In Huck Finn Country


They don’t mess around with the visitor in Hannibal. You come for Mark Twain, you get Mark Twain. In fact, you don’t even have to worry about all the complexities and contradictions of one of America’s greatest writers, nor worry about the long life lived by anybody named Samuel Langhorne Clemens.

No, when you roll into this quiet little town on the Mississippi River, you get the old, warm, fuzzy Mark Twain, with white hair and suit, who wrote some really cute stories about children playing and having adventures. Not that there’s anything wrong with that — compared to most small towns, Hannibal is lucky anybody stops there for anything more than gas — but if you’re looking for Mark Twain, the Man of Letters, in Hannibal, you might as well look for a meal in a candy store.

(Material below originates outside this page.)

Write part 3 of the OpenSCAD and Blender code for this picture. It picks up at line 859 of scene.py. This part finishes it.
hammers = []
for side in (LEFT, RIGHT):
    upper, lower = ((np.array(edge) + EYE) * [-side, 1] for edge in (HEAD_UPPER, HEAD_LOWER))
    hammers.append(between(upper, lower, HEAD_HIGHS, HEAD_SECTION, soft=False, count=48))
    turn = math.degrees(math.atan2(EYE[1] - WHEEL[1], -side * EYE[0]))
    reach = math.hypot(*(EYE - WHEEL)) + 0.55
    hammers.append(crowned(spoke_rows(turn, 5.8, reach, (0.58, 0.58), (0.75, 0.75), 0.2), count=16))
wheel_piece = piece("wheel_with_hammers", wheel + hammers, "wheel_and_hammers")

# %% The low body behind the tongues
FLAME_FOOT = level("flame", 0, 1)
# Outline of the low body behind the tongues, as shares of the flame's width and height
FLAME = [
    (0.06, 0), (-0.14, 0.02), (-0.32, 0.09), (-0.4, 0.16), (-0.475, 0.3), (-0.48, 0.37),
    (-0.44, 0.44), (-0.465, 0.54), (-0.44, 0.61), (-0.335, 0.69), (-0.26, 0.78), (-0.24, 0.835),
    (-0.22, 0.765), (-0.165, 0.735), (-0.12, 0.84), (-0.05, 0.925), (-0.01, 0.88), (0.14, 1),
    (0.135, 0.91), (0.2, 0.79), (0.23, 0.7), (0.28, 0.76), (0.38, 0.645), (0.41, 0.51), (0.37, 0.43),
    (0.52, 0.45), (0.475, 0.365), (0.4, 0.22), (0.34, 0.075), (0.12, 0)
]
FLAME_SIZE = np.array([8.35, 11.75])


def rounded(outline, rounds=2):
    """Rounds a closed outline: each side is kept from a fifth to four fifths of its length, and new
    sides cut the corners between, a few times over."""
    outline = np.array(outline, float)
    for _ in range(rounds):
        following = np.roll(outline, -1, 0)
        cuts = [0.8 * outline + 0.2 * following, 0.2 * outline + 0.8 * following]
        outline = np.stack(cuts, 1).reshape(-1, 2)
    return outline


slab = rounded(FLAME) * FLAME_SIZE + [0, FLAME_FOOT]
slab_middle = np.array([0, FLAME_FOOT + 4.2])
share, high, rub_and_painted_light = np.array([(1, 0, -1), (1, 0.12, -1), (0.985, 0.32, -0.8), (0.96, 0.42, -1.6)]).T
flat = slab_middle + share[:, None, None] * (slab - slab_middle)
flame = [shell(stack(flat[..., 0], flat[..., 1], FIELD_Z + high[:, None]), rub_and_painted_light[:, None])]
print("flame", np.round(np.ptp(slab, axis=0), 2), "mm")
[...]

It’s all Twain in Hannibal. South of town on Highway 61, the restaurant in Injun Joe Campground is Huck’s Homestead. Down in the old part of town, by the river, the Mark Twain Dinette is across from the Hotel Clemens. Pudd’nhead’s Antiques is right around the corner from Mrs. Clemens Antique Mall. There’s a Mark Twain Gift Shop and a Mark Twain Book and Gift Shop, as well as Tom Sawyer Dioramas and Gifts, a Mark Twain Memorial Lighthouse, Mark Twain Cave, Mississippi riverboat Mark Twain, Sawyer’s Creek Fun Park, Mark Twain Outdoor Theater, and the Becky Thatcher home.

Well, actually, it’s the Laura Hawkins home, and this is where things get a wee bit odd in Hannibal. After a while, you might wonder if you’re in Mark Twain’s hometown or that of Tom Sawyer and Huck Finn. I confess there were times in Hannibal when I wanted to tell people that Tom and Huck weren’t real, that Laura Hawkins wasn’t really Becky Thatcher — and, for that matter, that Mark Twain wrote some other books that they might enjoy.

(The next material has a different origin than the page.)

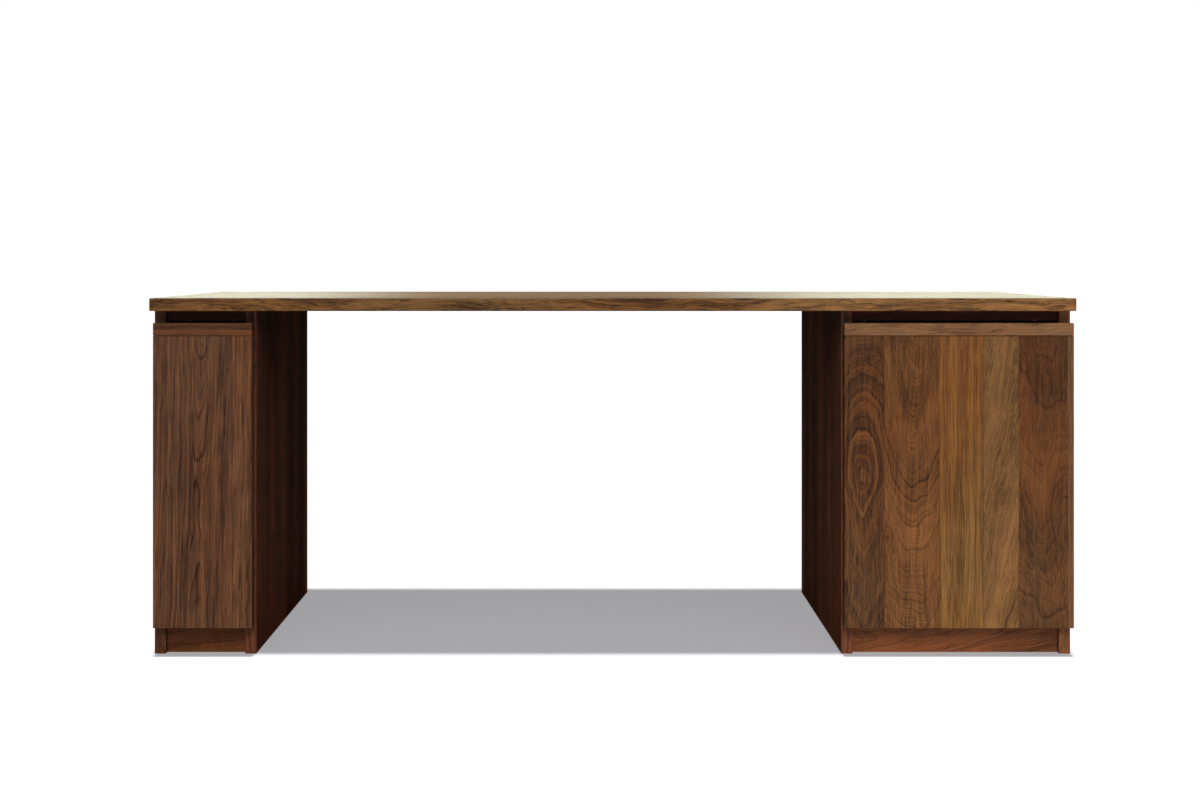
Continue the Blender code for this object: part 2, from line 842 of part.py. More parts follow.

Out in front of the Twain home, there’s a sign that reads, “Here stood the board fence which Tom Sawyer persuaded his gang to pay him for the privilege of whitewashing.” Call me a wet blanket, but I’m more intrigued by the fact that America’s Greatest Voice To Be sat on this street one day, looked at this fence, and thought of that story. I was also intrigued to learn that Hannibal’s town drunk at the time was named Finn.

Or you can call me a cynic. While I was enduring a film about “that rascal Huck” at the Mark Twain Museum, I remembered that later in life Twain wrote another story about Huck. In that one Huck came back from “the territories,” which he had lit out for at the end of his book, and he was quite thoroughly insane. I also remembered “The Mysterious Stranger,” about Satan coming to a place just like Hannibal, and Letters from the Earth, in which angels discuss, hilariously, how foolish humans are.

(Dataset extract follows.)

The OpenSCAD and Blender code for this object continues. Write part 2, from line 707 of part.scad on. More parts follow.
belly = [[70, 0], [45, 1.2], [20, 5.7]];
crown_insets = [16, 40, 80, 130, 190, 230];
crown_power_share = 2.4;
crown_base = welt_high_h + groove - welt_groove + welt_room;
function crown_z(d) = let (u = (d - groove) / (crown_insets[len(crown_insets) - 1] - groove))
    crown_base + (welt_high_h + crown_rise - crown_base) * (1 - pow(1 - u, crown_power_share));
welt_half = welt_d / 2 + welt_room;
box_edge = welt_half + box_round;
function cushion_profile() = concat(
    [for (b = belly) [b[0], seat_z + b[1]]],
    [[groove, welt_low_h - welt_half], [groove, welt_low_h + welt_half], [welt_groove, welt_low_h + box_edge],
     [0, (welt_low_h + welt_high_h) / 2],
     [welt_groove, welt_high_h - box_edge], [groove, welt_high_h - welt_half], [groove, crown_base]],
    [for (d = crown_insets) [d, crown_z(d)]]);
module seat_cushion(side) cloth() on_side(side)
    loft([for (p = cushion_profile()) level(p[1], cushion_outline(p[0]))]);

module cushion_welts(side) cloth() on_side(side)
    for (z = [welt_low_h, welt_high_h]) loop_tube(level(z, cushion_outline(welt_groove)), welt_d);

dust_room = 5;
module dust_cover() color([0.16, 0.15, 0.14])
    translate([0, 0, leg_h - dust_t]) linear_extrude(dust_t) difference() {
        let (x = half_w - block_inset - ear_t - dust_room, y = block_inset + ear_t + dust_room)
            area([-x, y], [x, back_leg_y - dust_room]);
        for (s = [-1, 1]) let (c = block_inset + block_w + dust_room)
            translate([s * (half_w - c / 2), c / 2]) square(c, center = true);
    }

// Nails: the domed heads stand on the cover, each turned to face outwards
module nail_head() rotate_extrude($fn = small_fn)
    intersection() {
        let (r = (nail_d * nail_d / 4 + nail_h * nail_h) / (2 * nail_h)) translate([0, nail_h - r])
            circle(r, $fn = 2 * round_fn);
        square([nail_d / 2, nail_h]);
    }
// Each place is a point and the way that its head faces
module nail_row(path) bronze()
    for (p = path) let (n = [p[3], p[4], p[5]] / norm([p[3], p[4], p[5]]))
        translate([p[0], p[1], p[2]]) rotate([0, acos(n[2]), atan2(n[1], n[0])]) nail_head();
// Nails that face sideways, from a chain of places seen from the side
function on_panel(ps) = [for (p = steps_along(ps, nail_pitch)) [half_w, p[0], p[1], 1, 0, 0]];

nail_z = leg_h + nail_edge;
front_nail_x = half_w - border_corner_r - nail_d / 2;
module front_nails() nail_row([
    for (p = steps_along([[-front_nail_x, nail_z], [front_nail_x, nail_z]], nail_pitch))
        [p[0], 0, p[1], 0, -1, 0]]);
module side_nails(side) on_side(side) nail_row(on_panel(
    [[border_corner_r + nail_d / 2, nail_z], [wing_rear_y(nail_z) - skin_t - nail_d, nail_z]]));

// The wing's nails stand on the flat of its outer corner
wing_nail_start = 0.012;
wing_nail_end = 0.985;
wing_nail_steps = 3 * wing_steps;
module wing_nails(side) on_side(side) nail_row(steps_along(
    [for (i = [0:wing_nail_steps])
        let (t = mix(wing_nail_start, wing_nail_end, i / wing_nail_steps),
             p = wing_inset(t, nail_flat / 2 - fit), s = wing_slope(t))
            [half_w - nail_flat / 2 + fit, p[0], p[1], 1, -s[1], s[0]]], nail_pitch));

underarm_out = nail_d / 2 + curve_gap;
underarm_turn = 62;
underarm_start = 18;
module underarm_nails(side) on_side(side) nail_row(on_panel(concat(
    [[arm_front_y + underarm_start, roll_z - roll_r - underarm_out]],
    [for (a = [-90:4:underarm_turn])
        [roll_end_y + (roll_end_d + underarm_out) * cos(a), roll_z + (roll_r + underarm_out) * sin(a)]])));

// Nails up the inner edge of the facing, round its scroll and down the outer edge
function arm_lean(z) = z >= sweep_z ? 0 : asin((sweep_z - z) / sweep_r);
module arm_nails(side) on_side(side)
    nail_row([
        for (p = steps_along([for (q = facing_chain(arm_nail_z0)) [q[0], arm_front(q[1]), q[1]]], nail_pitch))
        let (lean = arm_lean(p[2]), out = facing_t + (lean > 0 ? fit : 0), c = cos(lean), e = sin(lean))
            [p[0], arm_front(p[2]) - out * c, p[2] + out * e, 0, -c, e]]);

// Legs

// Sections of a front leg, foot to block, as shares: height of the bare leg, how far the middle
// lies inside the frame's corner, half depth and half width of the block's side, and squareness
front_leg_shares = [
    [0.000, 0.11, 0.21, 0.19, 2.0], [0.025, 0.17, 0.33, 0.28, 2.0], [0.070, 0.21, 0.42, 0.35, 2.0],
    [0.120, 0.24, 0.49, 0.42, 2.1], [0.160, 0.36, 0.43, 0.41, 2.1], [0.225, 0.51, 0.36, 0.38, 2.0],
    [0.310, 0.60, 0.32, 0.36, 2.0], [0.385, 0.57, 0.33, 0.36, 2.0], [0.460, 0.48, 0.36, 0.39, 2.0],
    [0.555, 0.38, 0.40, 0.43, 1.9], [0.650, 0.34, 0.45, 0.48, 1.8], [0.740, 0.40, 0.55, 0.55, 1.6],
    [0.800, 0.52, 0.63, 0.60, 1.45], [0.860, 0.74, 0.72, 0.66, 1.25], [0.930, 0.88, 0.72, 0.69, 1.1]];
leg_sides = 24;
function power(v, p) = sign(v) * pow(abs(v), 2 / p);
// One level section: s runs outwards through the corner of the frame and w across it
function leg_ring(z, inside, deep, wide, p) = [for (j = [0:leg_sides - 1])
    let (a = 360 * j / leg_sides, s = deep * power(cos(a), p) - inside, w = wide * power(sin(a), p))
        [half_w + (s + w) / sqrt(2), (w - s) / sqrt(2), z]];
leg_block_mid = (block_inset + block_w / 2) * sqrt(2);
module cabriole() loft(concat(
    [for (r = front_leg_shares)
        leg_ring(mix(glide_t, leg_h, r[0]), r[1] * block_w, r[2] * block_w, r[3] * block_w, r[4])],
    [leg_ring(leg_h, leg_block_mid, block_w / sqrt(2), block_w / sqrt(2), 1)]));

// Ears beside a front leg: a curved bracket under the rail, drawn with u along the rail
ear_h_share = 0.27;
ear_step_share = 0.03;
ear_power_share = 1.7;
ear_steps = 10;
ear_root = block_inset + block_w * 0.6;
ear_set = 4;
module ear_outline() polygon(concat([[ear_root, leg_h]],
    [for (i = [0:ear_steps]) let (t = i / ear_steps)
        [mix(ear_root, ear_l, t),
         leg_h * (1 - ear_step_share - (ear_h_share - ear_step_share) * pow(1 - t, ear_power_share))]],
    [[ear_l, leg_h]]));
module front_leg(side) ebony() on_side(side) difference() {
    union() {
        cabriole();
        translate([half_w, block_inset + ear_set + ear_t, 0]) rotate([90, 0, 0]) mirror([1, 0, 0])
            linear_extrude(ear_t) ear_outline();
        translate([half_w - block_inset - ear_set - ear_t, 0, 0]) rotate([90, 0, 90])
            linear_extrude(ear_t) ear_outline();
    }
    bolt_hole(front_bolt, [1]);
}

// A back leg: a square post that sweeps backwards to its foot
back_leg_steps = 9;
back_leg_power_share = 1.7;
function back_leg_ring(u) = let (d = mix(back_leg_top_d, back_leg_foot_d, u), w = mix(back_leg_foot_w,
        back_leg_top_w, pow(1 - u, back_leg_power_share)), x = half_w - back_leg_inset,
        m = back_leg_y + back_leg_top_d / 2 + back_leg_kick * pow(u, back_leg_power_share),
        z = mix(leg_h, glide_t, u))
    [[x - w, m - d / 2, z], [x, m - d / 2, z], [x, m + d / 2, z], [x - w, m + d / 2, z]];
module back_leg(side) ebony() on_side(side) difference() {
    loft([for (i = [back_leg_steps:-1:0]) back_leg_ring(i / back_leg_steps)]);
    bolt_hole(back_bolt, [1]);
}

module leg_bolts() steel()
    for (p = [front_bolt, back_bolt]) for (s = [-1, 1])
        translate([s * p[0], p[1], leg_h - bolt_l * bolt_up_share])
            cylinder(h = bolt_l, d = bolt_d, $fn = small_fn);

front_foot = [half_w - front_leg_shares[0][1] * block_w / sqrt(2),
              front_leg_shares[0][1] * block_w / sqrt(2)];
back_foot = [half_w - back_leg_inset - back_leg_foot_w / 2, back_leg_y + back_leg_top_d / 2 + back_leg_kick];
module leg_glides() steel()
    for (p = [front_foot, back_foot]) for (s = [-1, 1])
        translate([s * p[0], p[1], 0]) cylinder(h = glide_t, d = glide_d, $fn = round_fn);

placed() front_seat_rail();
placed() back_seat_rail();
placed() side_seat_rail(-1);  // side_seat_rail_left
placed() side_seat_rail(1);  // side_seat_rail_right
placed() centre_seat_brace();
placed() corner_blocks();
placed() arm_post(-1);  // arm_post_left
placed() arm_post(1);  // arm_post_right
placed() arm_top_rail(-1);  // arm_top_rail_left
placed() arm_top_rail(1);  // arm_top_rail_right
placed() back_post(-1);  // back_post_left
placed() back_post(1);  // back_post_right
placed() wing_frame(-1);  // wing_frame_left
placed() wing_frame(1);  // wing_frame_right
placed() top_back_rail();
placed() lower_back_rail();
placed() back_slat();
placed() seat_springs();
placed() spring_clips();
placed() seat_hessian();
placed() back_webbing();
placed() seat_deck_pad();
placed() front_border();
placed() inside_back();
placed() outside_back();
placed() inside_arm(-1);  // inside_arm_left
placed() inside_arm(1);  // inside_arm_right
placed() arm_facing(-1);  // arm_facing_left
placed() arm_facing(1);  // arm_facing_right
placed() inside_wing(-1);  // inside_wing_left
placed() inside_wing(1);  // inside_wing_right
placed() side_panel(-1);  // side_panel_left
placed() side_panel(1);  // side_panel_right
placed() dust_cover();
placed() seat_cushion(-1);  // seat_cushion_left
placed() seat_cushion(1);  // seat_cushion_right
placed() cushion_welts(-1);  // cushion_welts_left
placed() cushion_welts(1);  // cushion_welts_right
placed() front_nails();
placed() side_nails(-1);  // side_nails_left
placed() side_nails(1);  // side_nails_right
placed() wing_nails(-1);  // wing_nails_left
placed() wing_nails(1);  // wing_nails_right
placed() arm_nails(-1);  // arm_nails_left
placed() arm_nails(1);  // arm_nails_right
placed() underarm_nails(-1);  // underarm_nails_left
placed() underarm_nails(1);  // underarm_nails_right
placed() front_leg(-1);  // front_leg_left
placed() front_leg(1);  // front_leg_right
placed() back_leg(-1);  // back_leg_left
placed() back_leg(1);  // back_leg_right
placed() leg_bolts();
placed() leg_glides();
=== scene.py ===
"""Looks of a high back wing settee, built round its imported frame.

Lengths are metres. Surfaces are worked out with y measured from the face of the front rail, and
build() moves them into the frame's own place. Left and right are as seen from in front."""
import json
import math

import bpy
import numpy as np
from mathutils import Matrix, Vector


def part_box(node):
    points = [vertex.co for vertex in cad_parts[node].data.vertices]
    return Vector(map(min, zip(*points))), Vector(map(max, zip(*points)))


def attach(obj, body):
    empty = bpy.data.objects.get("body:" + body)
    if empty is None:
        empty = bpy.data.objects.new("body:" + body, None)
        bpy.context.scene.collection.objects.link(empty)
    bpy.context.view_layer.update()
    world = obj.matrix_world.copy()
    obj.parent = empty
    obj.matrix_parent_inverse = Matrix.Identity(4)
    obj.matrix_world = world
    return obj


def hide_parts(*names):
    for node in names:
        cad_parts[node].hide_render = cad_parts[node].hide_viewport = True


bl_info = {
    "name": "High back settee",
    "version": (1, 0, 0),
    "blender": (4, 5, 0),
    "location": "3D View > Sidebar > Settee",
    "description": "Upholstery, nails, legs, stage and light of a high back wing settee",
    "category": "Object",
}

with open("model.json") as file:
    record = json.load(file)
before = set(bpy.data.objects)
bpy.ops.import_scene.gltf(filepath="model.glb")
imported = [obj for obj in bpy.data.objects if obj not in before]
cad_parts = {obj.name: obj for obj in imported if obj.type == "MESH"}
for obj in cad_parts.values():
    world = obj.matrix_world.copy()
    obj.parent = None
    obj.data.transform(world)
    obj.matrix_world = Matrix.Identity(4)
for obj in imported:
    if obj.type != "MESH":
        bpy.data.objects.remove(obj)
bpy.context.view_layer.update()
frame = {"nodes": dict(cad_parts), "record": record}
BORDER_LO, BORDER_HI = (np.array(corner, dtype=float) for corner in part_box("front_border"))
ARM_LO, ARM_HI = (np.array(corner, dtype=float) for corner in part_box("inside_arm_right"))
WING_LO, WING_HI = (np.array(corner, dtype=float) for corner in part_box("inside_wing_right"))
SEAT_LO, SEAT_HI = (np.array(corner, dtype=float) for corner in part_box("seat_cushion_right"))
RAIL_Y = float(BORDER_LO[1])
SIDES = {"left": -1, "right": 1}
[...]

Hell, on the cover of the Hannibal Visitors Guide they have a kid in a straw hat (presumably Huck) holding a frog (presumably a jumping one from Calaveras County). To a Twain purist, this is like Beale Street publishing a picture of Elvis with a saxophone.

But, like I said, you can’t begrudge Hannibal for playing up the Local Hero angle. Without Mark Twain, Hannibal would be Jonesboro, only smaller. So you roll with it. You tour the two Clemens family homes, go through the museum to see one of his white suits and translations of The Adventures of Tom Sawyer in Icelandic, Norwegian, Chinese, Finnish, Hindi, and a bunch of other languages. You read that Clemens misspelled a word so Laura Hawkins could win the spelling bee (how cute) and see his actual “orchestrelle,” which appears to be a large music box. The newer museum in town has 15 original Norman Rockwells of Twain scenes and a heck of a collection of old woodworking tools. The tools have nothing to do with Mark Twain and are therefore a unique presence in town.

You can even go nuts and make plans to visit during the first few days of July, when National Tom Sawyer Days features a National Fence Painting Championship (raising the possibility of Regional Fence Painting Championships), a jumping-frog contest, and a Tom and Becky in the roles of King and Queen. There’s also, in a nod to more modern entertainment, a Hannibal Cannibal 10K Run and by all accounts a heck of a fireworks show over the river on July 4th.

Or you can take a different tack altogether: Leave the details of Tom and Huck World to your imagination and go read one of Twain’s books. Better yet, skip the sweet, cute stuff and get yourself a literary meal, something to sink your teeth into. One could make the argument that the very literary heart of America lies in The Adventures of Huckleberry Finn, but you wouldn’t guess it from hanging out in Hannibal.